Semi-supervised Learning is a class of Machine Learning that involves using both labelled and unlabelled data for learning problems. We will dive into the details of this concept in this lesson.

Semi-supervised learning

Supervised learning involves the usage of labelled data and unsupervised learning works without labelled data. Semi-supervised learning lies between the two fields. It makes use of both labelled and unlabelled dataset. We looked into the technique of Pseudo-Labeling in the initial lesson of this chapter.

Labeling data is a costly process. The biggest benefit of semi-supervised learning is that it requires a small amount of labelled data. In most of cases labelled data is very short, and we can leverage semi-supervised Learning to increase the amount of labelled data.

Assumptions about the data

Semi-supervised learning makes the following assumption about the dataset at hand:

  • Continuity Assumption: The Continuity Assumption states that points that are close to each other are more likely to share label.

  • Cluster Assumption: The Cluster Assumption states that data forms a discrete cluster, and points lying in the same cluster are more likely to share a label.

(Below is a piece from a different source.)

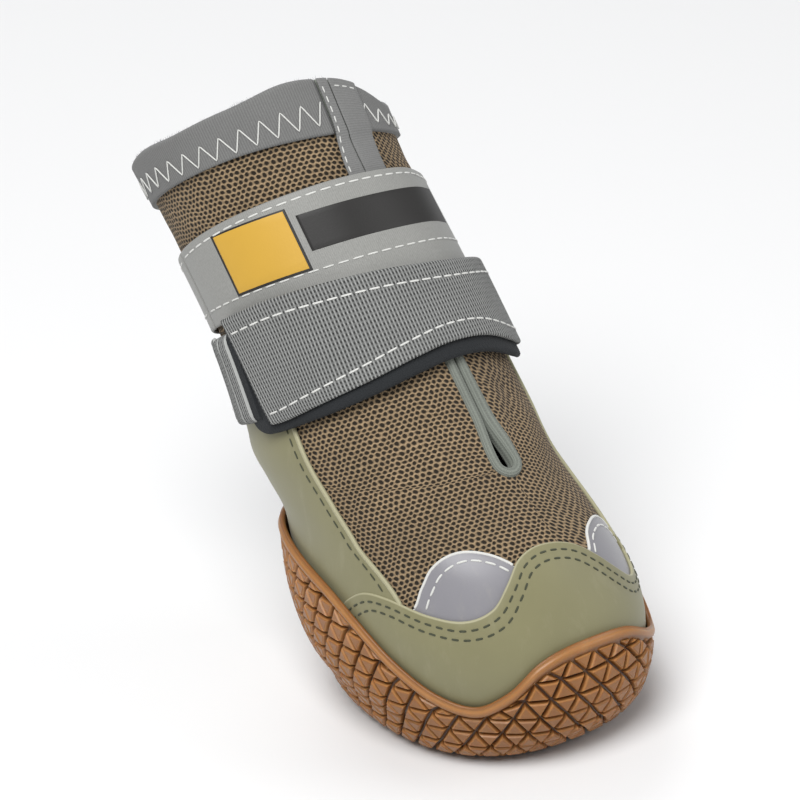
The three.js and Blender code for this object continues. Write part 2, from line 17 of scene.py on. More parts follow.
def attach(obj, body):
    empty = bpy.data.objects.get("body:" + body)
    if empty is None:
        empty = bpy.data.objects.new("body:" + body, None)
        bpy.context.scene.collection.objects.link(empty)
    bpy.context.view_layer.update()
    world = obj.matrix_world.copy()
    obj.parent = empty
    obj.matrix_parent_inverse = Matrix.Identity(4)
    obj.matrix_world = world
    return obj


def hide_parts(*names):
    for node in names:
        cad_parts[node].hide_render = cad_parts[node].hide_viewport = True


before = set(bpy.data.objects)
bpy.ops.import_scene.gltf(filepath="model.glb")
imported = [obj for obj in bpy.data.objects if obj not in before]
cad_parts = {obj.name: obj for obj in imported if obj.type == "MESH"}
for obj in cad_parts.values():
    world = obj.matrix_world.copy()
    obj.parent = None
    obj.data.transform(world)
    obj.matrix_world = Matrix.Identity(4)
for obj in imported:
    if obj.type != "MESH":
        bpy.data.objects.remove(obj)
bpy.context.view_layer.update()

bl_info = {
    "name": "Dog boot",
    "version": (1, 0, 0),
    "blender": (4, 5, 0),
    "location": "View3D > Sidebar > Dog boot",
    "description": "Builds the visible pieces of a dog boot round its packed solids",
    "category": "Mesh",
}

MM = 0.001

# ---- tables of the boot, in millimetres, levels and degrees ----

# front y, front z, back y, back z, half width, squareness, middle x and cant of each section of the last
SECTIONS = np.array(
    [
        (-34.5, 6, 34, 6, 26, 2.25, 0, 0),
        (-39.2, 16, 40, 16, 30, 2.3, -0.7, 0.01),
        (-39.5, 28, 44, 31, 31, 2.3, -1.8, 0.04),
        (-32.5, 44, 49.5, 39.5, 29, 2.12, -2.8, 0.06),
        (-19, 54.5, 54.5, 44, 28.6, 2.08, -3.2, 0.07),
        (-7, 64.5, 57, 46.5, 29.4, 2.05, -2.8, 0.08),
        (4.5, 76, 58, 50.5, 28.8, 2.05, -2.4, 0.085),
        (17, 93, 64, 65.5, 28, 2, -3.1, 0.09),
        (28.5, 110, 75, 81, 27.5, 2, -4.6, 0.095),
        (35, 119.5, 82.5, 90.5, 27.5, 2, -5.4, 0.1),
        (41.5, 131, 88, 98.5, 28, 2, -6.3, 0.1),
    ],
    float,
)
TOP = len(SECTIONS) - 1
# the collar droops, or with a minus stands up, above a level: turn, spread, share
DROOP_LEVEL = 9.0
DROOPS = ((-52.0, 26.0, 0.42), (58.0, 34.0, 0.1), (0.0, 26.0, -0.07))
LEVEL_MM = 13.5  # usual distance between two levels on the shaft
ROUND_MM = 0.5  # usual distance round the shaft of one degree of turn
TAPE_ROUND_MM = 1.08 * ROUND_MM  # the same, out on the tapes

# turn from the toe, height of the sole's rim
RIM = np.array(
    [
        (0, 28), (17, 26.3), (30, 20.8), (41, 17.6), (53, 19.8), (65, 25),
        (79, 31.7), (94, 36), (120, 38.5), (150, 37.5), (180, 37.5),
    ],
    float,
)
RIM_LATER = 0.78  # on the +X side the rim rises a little later
# signed turn, level of the toe rand's scalloped edge
RAND_EDGE = np.array(
    [
        (-92, 1.8), (-84, 2.2), (-76, 2.44), (-68, 2.48), (-58, 2.3), (-50, 2.2), (-42, 2.3),
        (-34, 2.56), (-26, 2.84), (-17, 3.1), (-8, 3.23), (2, 3.25), (11, 3.13), (19, 2.86),
        (27, 2.6), (38, 2.46), (50, 2.48), (64, 2.57), (74, 2.52), (84, 2.25), (92, 1.9),
    ],
    float,
)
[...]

  • Manifold Assumption: It states that data lies on a manifold of a much lower dimension than the input space.

Applications of semi-supervised learning

  • Text Classification is a natural application of semi-supervised learning as we don’t have a large amount of labelled text to train a classifier. The same goes for Speech Analysis.

  • Semi-supervised Learning is used extensively in the field of Bioinformatics, where we process large DNA strands.

Pseudo Labeling

One great type of semi-supervised learning is Pseudo-Labeling, and participants in kaggle competitions also use them extensively.

Pseudo Labeling involves the following steps.

  1. First, we train different models on the training dataset and choose the one that gives us the best results.

  2. Next, we use the model trained in Step 1 to predict the test dataset. We don’t know if these predictions(pseudo-labels) are correct but we do know that we have quite accurate labels because the model performed well on the training dataset.

  3. In step 3, we combine the training and the pseudo-labelled test datasets. Then again, train the model as we did in step 1. This is how pseudo labeling works.

The above steps are also referred to as self-training in literature.